North Korea's missile test frequency provides a quantifiable proxy for regional tension. The country conducted 12 ballistic missile tests in 2025, a 50% increase from the 8 tests recorded in 2024. Defense spending in Japan and South Korea has risen in response, with Japan's 2026 defense budget approved at a record $55 billion, a 12% year-over-year increase.
The immediate second-order market effects center on regional defense, energy, and rare earth sectors. South Korean defense contractors like Hanwha Aerospace (012450:KS) and LIG Nex1 (079550:KS) typically see elevated trading volume and price support during periods of heightened North Korea risk, with potential for 5-10% short-term rallies. Conversely, South Korean consumer cyclical and export-oriented stocks, such as Hyundai Motor (005380:KS), face headwinds from potential investor flight and currency volatility.
Chinese state-owned enterprises in construction and infrastructure, notably China Railway Construction (601186:SS), could benefit from potential future contracts in North Korea, though any material revenue impact would be long-term. A critical risk is the potential for unintended escalation, leading to a sharp sell-off in broader Asian equities and a flight to quality into U.S. Treasuries and the Japanese Yen. The primary limitation of this analysis is the extreme opacity of North Korea's economy, making direct financial impact difficult to model with precision.
Positioning data from CFTC reports shows asset managers have increased net long positions in gold futures by 15% over the last month, a traditional hedge against geopolitical risk. Flow analysis indicates capital rotation out of emerging Asia equity funds and into global commodity and energy sector funds, which have seen four consecutive weeks of net inflows totaling $4.7 billion.

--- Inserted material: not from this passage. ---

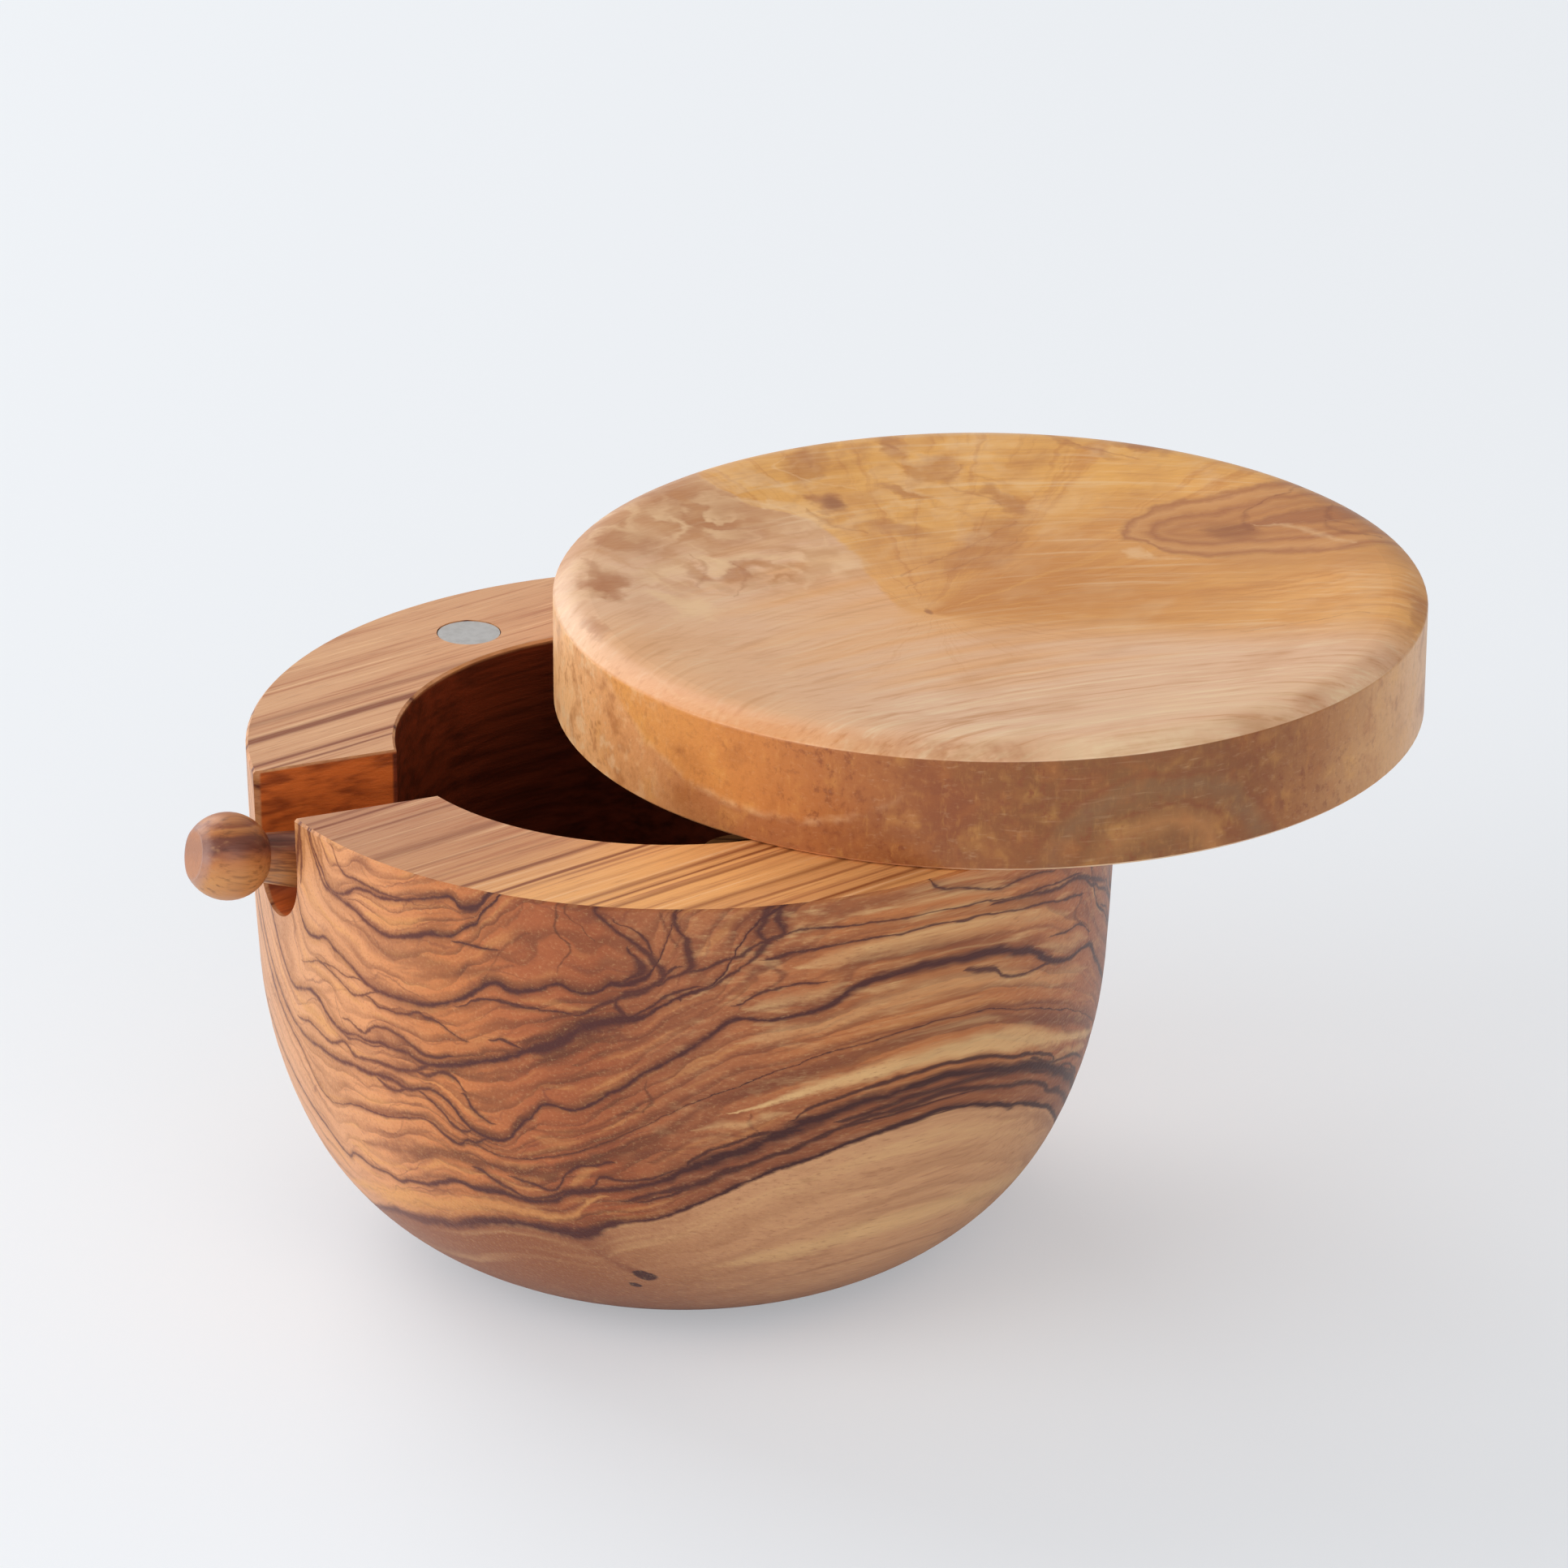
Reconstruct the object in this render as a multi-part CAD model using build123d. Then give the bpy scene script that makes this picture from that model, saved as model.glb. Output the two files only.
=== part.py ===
"""Round wooden salt box: a turned bowl, a lid that swivels on a steel pin, two magnets and a spoon.

Millimetres, +Z up. The origin is the centre of the flat underside of the bowl, and -Y points
out through the middle of the spoon notch. The lid is modelled where it lies when it is shut,
centred over the bowl, and is then turned about its pin to where it rests, partly open.
"""

import math
import os

from build123d import *

# ---- Driving dimensions -------------------------------------------------------------------

# Bowl, outside: a flank that leans in a little, a shoulder and a round belly on a flat base.
bowl_height = 66.4
rim_radius = 54.0
rim_lean = 0.8  # degrees, how far the flank leans in at the rim
flank_radius = 52.9  # where the flank meets the shoulder
flank_drop = 28.7  # height of the flank, down from the rim
shoulder_radius = 48.0  # where the shoulder meets the belly
shoulder_drop = 48.1
base_radius = 24.0
edge_break = 0.3  # width of the small chamfers on the wooden rims

# Cavity: a straight bore with a rounded foot.
cavity_radius = 34.2
cavity_shift = -1.5  # along Y, from the bowl's axis towards the notch
floor_thickness = 12.0
floor_round = 14.0

# Notch for the spoon's handle, with a half-round bottom.
notch_width = 15.5
notch_depth = 15.5

# Lid: a disc with a sloping band round its top, a soft crest and a dished middle.
lid_radius = 54.4
lid_thickness = 15.5  # at the crest, its highest line
lid_gap = 0.2  # between the rim and the lid's underside
band_width = 4.4  # from the lid's side in to the crest
band_drop = 1.4  # fall of the band from the crest to the lid's side
band_edge_round = 0.6
crest_width = 8.0  # soft stretch from the crest in to the dish
crest_drop = 0.8  # fall of the surface across that stretch
dish_depth = 2.6
lid_open = 53.8  # degrees from shut to the rest position

# Pivot pin, pressed into the wall of the bowl.
pin_radius = 2.0
pin_in_bowl = 16.0
pin_in_lid = 9.5
pin_chamfer = 0.4
pin_angle = 21.1  # degrees about Z
pin_circle = 44.0  # radius from the bowl's axis
press_gap = 0.01
running_gap = 0.05
pin_end_gap = 0.6

# Disc magnets, one in the rim and one in the lid.
magnet_radius = 4.0
magnet_thickness = 3.0
magnet_angle = 198.5  # degrees about Z
magnet_circle = 42.2
magnet_recess = 0.1
glue_gap = 0.12

# Spoon: a knob with a flat end, a round handle and an oval scoop.
spoon_length = 97.8
knob_radius = 5.4
knob_flat_radius = 3.15
neck_radius = 3.0
swell_radius = 3.6  # the handle is thickest a little behind the knob
swell_length = 16.0
scoop_length = 30.0
scoop_width = 20.0
scoop_depth = 9.0
scoop_wall = 1.8
scoop_step = 0.5  # the top of the handle stands this far over the scoop's rim
scoop_blend = 4.0  # radius of the fillet between the handle and the scoop
spoon_tilt = 12.0  # degrees, scoop end down
seat_gap = 0.3  # clearance where the spoon lies on the notch and against the wall

# ---- Places worked out from the dimensions ------------------------------------------------

notch_radius = notch_width / 2
notch_floor = bowl_height - notch_depth
lid_bottom = bowl_height + lid_gap


def on_circle(radius, angle, height):
    """Point at an angle (degrees) on a circle about the Z axis."""
    turn = math.radians(angle)
    return (radius * math.cos(turn), radius * math.sin(turn), height)


pin_place = on_circle(pin_circle, pin_angle, bowl_height)
magnet_place = on_circle(magnet_circle, magnet_angle, bowl_height)


# ---- Helpers ------------------------------------------------------------------------------


def turned(face, shift=0.0):
    """Solid of revolution about Z from a face in the XZ plane, moved along Y."""
    return Pos(0, shift, 0) * revolve(face, Axis.Z)


def rod(place, radius, length, down=False):
    """Upright cylinder that starts at a place and runs up, or down."""
    start = -length if down else 0.0
    return Pos(*place) * Pos(0, 0, start) * extrude(Plane.XY * Circle(radius), length)


def opened(shape):
    """Turn a shape of the shut lid about the pin to the lid's rest position."""
    x, y, _ = pin_place
    return Pos(x, y, 0) * Rot(0, 0, -lid_open) * Pos(-x, -y, 0) * shape


# ---- Bowl ---------------------------------------------------------------------------------


def bowl_outline():
    """Half section of the solid bowl, in the XZ plane."""
    lean = math.radians(rim_lean)
    rim_flat = (rim_radius - edge_break, bowl_height)
    rim = (rim_radius, bowl_height - edge_break)
    flank_foot = (flank_radius, bowl_height - flank_drop)
    shoulder_foot = (shoulder_radius, bowl_height - shoulder_drop)
    flank = TangentArc(rim, flank_foot, tangent=(-math.sin(lean), -math.cos(lean)))
    shoulder = TangentArc(flank_foot, shoulder_foot, tangent=flank % 1)
    belly = TangentArc(shoulder_foot, (base_radius, 0), tangent=shoulder % 1)
    ends = Polyline((base_radius, 0), (0, 0), (0, bowl_height), rim_flat, rim)
    return Plane.XZ * make_face(flank + shoulder + belly + ends)


def cavity_outline():
    """Half section of the space in the bowl, with a chamfer at its mouth."""
    mouth = bowl_height + edge_break
    corner = floor_round * (1 - math.sqrt(0.5))
    wall = Polyline(
        (cavity_radius, floor_thickness + floor_round),
        (cavity_radius, bowl_height - edge_break),
        (cavity_radius + 2 * edge_break, mouth),
        (0, mouth),
        (0, floor_thickness),
        (cavity_radius - floor_round, floor_thickness),
    )
    foot = ThreePointArc(
        (cavity_radius - floor_round, floor_thickness),
        (cavity_radius - corner, floor_thickness + corner),
        (cavity_radius, floor_thickness + floor_round),
    )
    return Plane.XZ * make_face(wall + foot)


def notch_cutter():
    """Round-bottomed slot from the middle of the cavity out through the wall."""
    reach = 2 * rim_radius
    height = bowl_height - notch_floor - notch_radius + edge_break
    middle = notch_floor + notch_radius
    outline = Pos(0, middle) * Circle(notch_radius)
    outline += Pos(0, middle + height / 2) * Rectangle(notch_width, height)
    return Pos(0, cavity_shift, 0) * extrude(Plane.XZ * outline, reach)


def make_bowl():
    bowl = turned(bowl_outline())
    bowl -= turned(cavity_outline(), cavity_shift)
    bowl -= notch_cutter()
    bowl -= rod(pin_place, pin_radius + press_gap, pin_in_bowl, down=True)
    pocket_depth = magnet_thickness + magnet_recess
    bowl -= rod(magnet_place, magnet_radius + glue_gap, pocket_depth, down=True)
    return bowl


# ---- Lid ----------------------------------------------------------------------------------


def lid_outline():
    """Half section of the lid, with its underside at height zero."""
    crest = (lid_radius - band_width, lid_thickness)
    band_foot = (lid_radius, lid_thickness - band_drop)
    under = Polyline(
        (0, lid_thickness - dish_depth),
        (0, 0),
        (lid_radius - edge_break, 0),
        (lid_radius, edge_break),
        band_foot,
    )
    band = TangentArc(crest, band_foot, tangent=(1, 0))
    dish = Spline(
        crest,
        (lid_radius - band_width - crest_width, lid_thickness - crest_drop),
        (0, lid_thickness - dish_depth),
        tangents=((-1, 0), (-1, 0)),
    )
    outline = make_face(under + band + dish)
    corner = outline.vertices().sort_by_distance(band_foot)[0]
    return Plane.XZ * fillet(corner, band_edge_round)


def make_lid():
    lid = Pos(0, 0, lid_bottom) * turned(lid_outline())
    x, y, _ = pin_place
    lid -= rod((x, y, lid_bottom), pin_radius + running_gap, pin_in_lid + pin_end_gap)
    x, y, _ = magnet_place
    lid -= rod((x, y, lid_bottom), magnet_radius + glue_gap, magnet_thickness + magnet_recess)
    return opened(lid)


# ---- Pin and magnets ----------------------------------------------------------------------


def make_pivot_pin():
    x, y, _ = pin_place
    pin = rod((x, y, bowl_height - pin_in_bowl), pin_radius, pin_in_bowl + lid_gap + pin_in_lid)
    return chamfer(pin.edges().filter_by(GeomType.CIRCLE), pin_chamfer)


def make_rim_magnet():
    x, y, _ = magnet_place
    return rod((x, y, bowl_height - magnet_recess), magnet_radius, magnet_thickness, down=True)


def make_lid_magnet():
    x, y, _ = magnet_place
    return opened(rod((x, y, lid_bottom + magnet_recess), magnet_radius, magnet_thickness))


# ---- Spoon --------------------------------------------------------------------------------
# It is modelled along +Y with the middle of the knob at the origin, and then laid in place.

knob_flat = math.sqrt(knob_radius**2 - knob_flat_radius**2)
neck = math.sqrt(knob_radius**2 - neck_radius**2)
scoop_rim = neck_radius - scoop_step
tip = spoon_length - knob_flat
scoop_middle = tip - scoop_length / 2


def make_handle():
    """Knob and handle, turned about the Y axis."""
    end = scoop_middle
    swell_middle = (swell_radius, neck + swell_length / 2)
    knob = ThreePointArc((knob_flat_radius, -knob_flat), (knob_radius, 0), (neck_radius, neck))
    swell = ThreePointArc((neck_radius, neck), swell_middle, (neck_radius, neck + swell_length))
    rest = Polyline(
        (neck_radius, neck + swell_length),
        (neck_radius, end),
        (0, end),
        (0, -knob_flat),
        (knob_flat_radius, -knob_flat),
    )
    return revolve(make_face(knob + swell + rest), Axis.Y)


def scoop_form(inset):
    """Lower half of an ellipsoid that hangs from the scoop's rim, made smaller by the inset."""
    half_width = scoop_width / 2 - inset
    half_length = scoop_length / 2 - inset
    half_ball = Sphere(1) & Pos(0, 0, -1) * Box(2, 2, 2)
    form = scale(half_ball, by=(half_width, half_length, scoop_depth - inset))
    return Pos(0, scoop_middle, scoop_rim) * form


def scoop_mouth():
    """Space over the inside of the scoop, from its rim up."""
    oval = Ellipse(scoop_width / 2 - scoop_wall, scoop_length / 2 - scoop_wall)
    return Pos(0, scoop_middle, scoop_rim) * extrude(Plane.XY * oval, scoop_depth)


def make_spoon():
    blank = make_handle() + scoop_form(0)
    near_handle = scoop_middle - scoop_length / 2 + 1.5 * neck_radius
    seam = [e for e in blank.edges().filter_by(GeomType.BSPLINE) if e.center().Y < near_handle]
    spoon = fillet(seam, scoop_blend) - scoop_form(scoop_wall) - scoop_mouth()

    # The handle lies on the inner edge of the notch's floor, and the tip against the far wall.
    tilt = math.radians(spoon_tilt)
    far_wall = cavity_shift + cavity_radius - seat_gap
    knob_y = far_wall - tip * math.cos(tilt) - scoop_rim * math.sin(tilt)
    edge_y = cavity_shift - cavity_radius
    axis_at_edge = notch_floor + (neck_radius + seat_gap) / math.cos(tilt)
    knob_z = axis_at_edge + (edge_y - knob_y) * math.tan(tilt)
    return Pos(0, knob_y, knob_z) * Rot(-spoon_tilt, 0, 0) * spoon


# ---- Write the parts ----------------------------------------------------------------------

makers = {
    "bowl": make_bowl,
    "lid": make_lid,
    "pivot_pin": make_pivot_pin,
    "rim_magnet": make_rim_magnet,
    "lid_magnet": make_lid_magnet,
    "spoon": make_spoon,
}

os.makedirs("parts", exist_ok=True)
for node, make in makers.items():
    export_step(make(), f"parts/{node}.step")
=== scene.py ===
"""Round salt box turned from olive wood, with a lid that swivels on a pin, two magnets and a spoon.

Metres, +Z up. The origin is the centre of the flat underside of the bowl, and -Y points out
through the middle of the spoon notch. Inside the materials, lengths are in millimetres and
directions in degrees.
"""

import math
from functools import reduce

import bpy
from bpy.props import FloatProperty, FloatVectorProperty, PointerProperty
from mathutils import Matrix, Vector


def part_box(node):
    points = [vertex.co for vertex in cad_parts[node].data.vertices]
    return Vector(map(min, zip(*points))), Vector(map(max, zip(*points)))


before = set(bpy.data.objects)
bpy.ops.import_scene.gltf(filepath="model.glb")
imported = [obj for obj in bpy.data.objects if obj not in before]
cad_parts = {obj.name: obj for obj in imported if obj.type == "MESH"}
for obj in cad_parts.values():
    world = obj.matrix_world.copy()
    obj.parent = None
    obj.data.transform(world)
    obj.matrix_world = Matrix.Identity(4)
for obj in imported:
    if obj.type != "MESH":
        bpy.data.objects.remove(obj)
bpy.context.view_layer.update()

MM = 1000.0  # millimetres in a metre

bl_info = {
    "name": "Olive Wood Salt Box",
    "version": (1, 0, 0),
    "blender": (4, 5, 0),
    "location": "View3D > Sidebar > Salt Box",
    "description": "A turned salt box with a swivelling lid, its spoon and a plain studio",
    "category": "Object",
}


# ---- Sizes and colours that a user would change ------------------------------------------


def linear(text):
    """Linear red, green, blue and alpha of a colour written as six hex digits."""
    parts = [int(text[k:k + 2], 16) / 255 for k in (0, 2, 4)]
    return tuple(p / 12.92 if p <= 0.04045 else ((p + 0.055) / 1.055) ** 2.4
                 for p in parts) + (1.0,)


def colour(name, text, description):
    return FloatVectorProperty(
        name=name, description=description, subtype="COLOR", size=4, min=0, max=1,
        default=linear(text),
    )


def length(name, default, description):
    return FloatProperty(
        name=name, description=description, default=default, min=0, unit="LENGTH", precision=5,
    )


def angle(name, degrees, description):
    return FloatProperty(
        name=name, description=description, default=math.radians(degrees), unit="ROTATION",
    )


class SaltBoxSizes(bpy.types.PropertyGroup):
    ripple: length("Ripple", 0.0004, "How far the dark lines wander from their run")
    scribble: length("Scribble", 0.00025, "How far the dark lines shake over a short stretch")
    log_tilt: angle("Log tilt", 6.3, "How far the log's axis drops towards the back of the bowl")
    log_turn: angle("Log direction", 106, "Direction of the log's axis, seen from above")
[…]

The next critical catalyst is the NATO summit in Madrid on July 4-5, 2026, where the alliance's new strategic concept for the Indo-Pacific will be finalized. The language on China and its partnerships will be a key market signal. Subsequent U.S.-South Korea military exercises, scheduled for August 2026, will test the durability of any tacit understandings reached during the Xi-Kim summit.
Traders should monitor the USD/KRW currency pair for a sustained break above the 1,400 level, which would signal accelerating capital outflow from South Korea. The yield spread between South Korean 10-year bonds and U.S. Treasuries, currently at 86 basis points, will indicate relative perceived risk. A widening to above 100 bps would reflect mounting regional risk premiums.
Any announcement of specific economic cooperation projects, such as in mining or energy, would directly affect relevant commodity prices and related mining equities. The price of neodymium, a key rare earth element, is a specific level to watch for supply chain implications.
North Korea possesses significant rare earth mineral deposits, estimated at over 20 million metric tons. Closer Sino-North Korean cooperation could lead to the development of these resources, potentially increasing global supply outside of Western-controlled chains. This poses a long-term bearish risk to prices for elements like neodymium and dysprosium, currently trading at $95/kg and $300/kg, respectively. However, near-term price action is more likely to be driven by geopolitical risk premiums, which could push prices 5-15% higher on supply disruption fears.
The semiconductor sector faces a dual impact. Tighter alignment could lead to increased North Korean cyber activity targeting South Korean tech firms, a recurring historical tactic, creating operational risk. Conversely, it reinforces the strategic imperative for the U.S., Japan, and South Korea to accelerate onshoring of chip production, benefiting equipment makers like ASML (ASML:NA) and Applied Materials (AMAT). The iShares Semiconductor ETF (SOXX) has shown a historical correlation of -0.4 with tensions on the Korean peninsula over a 90-day period.